Forum: The Linux Kernel Hackers' Guide
Re: Question calling interupts from linux (John J. Binder)
Re: Sad You can't (Michael K. Johnson)
Re: Question Calling BIOS interrupts from Linux kernel (Ian Collier)
Keywords: interrupts callable from C.
Date: Thu, 25 Sep 1997 20:27:48 GMT
From: Michael K. Johnson <johnsonm@redhat.com>

I'm sorry, I didn't notice that he was talking about software interrupts in the BIOS. Not paying close enough attention...

In order to call anything in the BIOS, you need to put the processor in VM86 mode. From user mode, it is possible to do that in vm86 mode if you map the BIOS into the process's memory. dosemu does this in order to use the video bios. However, you won't be able to just call int 0x10. Linux reprograms the interrupt controller on boot. You can put code in to see what slot 0x10 points at and save that pointer and call it directly.

From kernel mode, you can look at how the APM bios calls are made in the file /usr/src/linux/drivers/char/apm_bios.c and copy how it is done there. Even in kernel mode, you need to get a pointer rather than blindly call int 0x10. And for 16-bit bioses, you need segment/offset, then use them to do an lcall. See arch/i386/boot/setup.S and arch/i386/kernel/setup.c for how these kinds of parameters get passed into the kernel on startup. The are recorded before the kernel goes into protected mode at all.

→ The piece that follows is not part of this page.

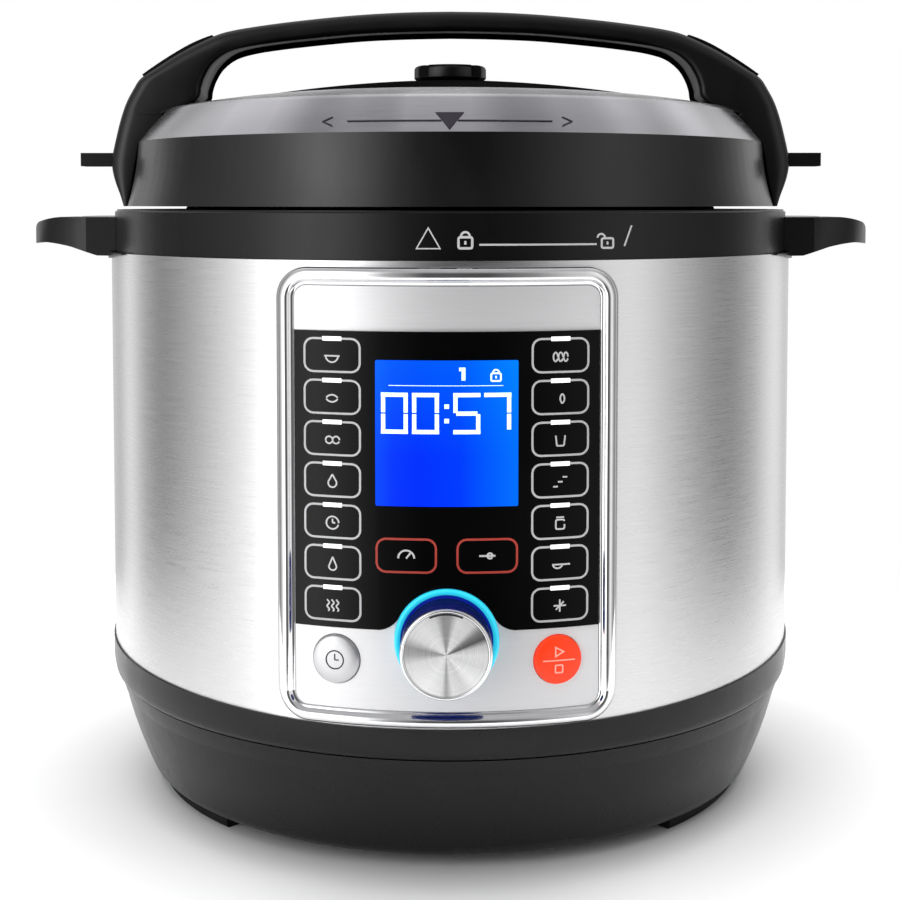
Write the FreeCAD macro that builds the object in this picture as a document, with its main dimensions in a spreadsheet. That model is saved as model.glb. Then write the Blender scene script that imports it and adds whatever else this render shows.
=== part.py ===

Note that this is completely dependent on not booting with a protected-mode boot utility that starts up the kernel already in 32-bit mode. Several such utilities exist, but they aren't much used at this point by Linux folks.

However, calling the BIOS is slow. It's fine for the apm stuff that doesn't need to be high-performance, but I wouldn't touch it for a video driver. Every call involves saving the processor state, changing processor mode, calling the bios, changing processor mode, and restoring the processor state. Assuming that you are calling into the kernel to do this, that's really an extra set of context switches. If you are doing it in a user-level library, you have device contention to deal with, as well as security issues, since you certainly need to be root to do this.

If I were in your shoes, I would try to use this interface only to set up a framebuffer, and then have the X server write to memory which is mmap()ed to that framebuffer. That will probably be faster than thunking through a 16-bit bios call level for every screen operation... There's a generic Linux framebuffer interface that is used on Linux/m68k, Linux/PPC, Linux/SPARC, and I think other platforms as well. You can start looking at that by reading /usr/src/linux/drivers/char/fbmem.c; I don't know the interface in any detail and can't help you beyond that.

If the bios is a 32-bit bios, you can skip saving state; that won't be such a problem. But since it wants a real mode address for a block in memory, I doubt that's the case.

Good luck, but I won't be able to be much more help than this.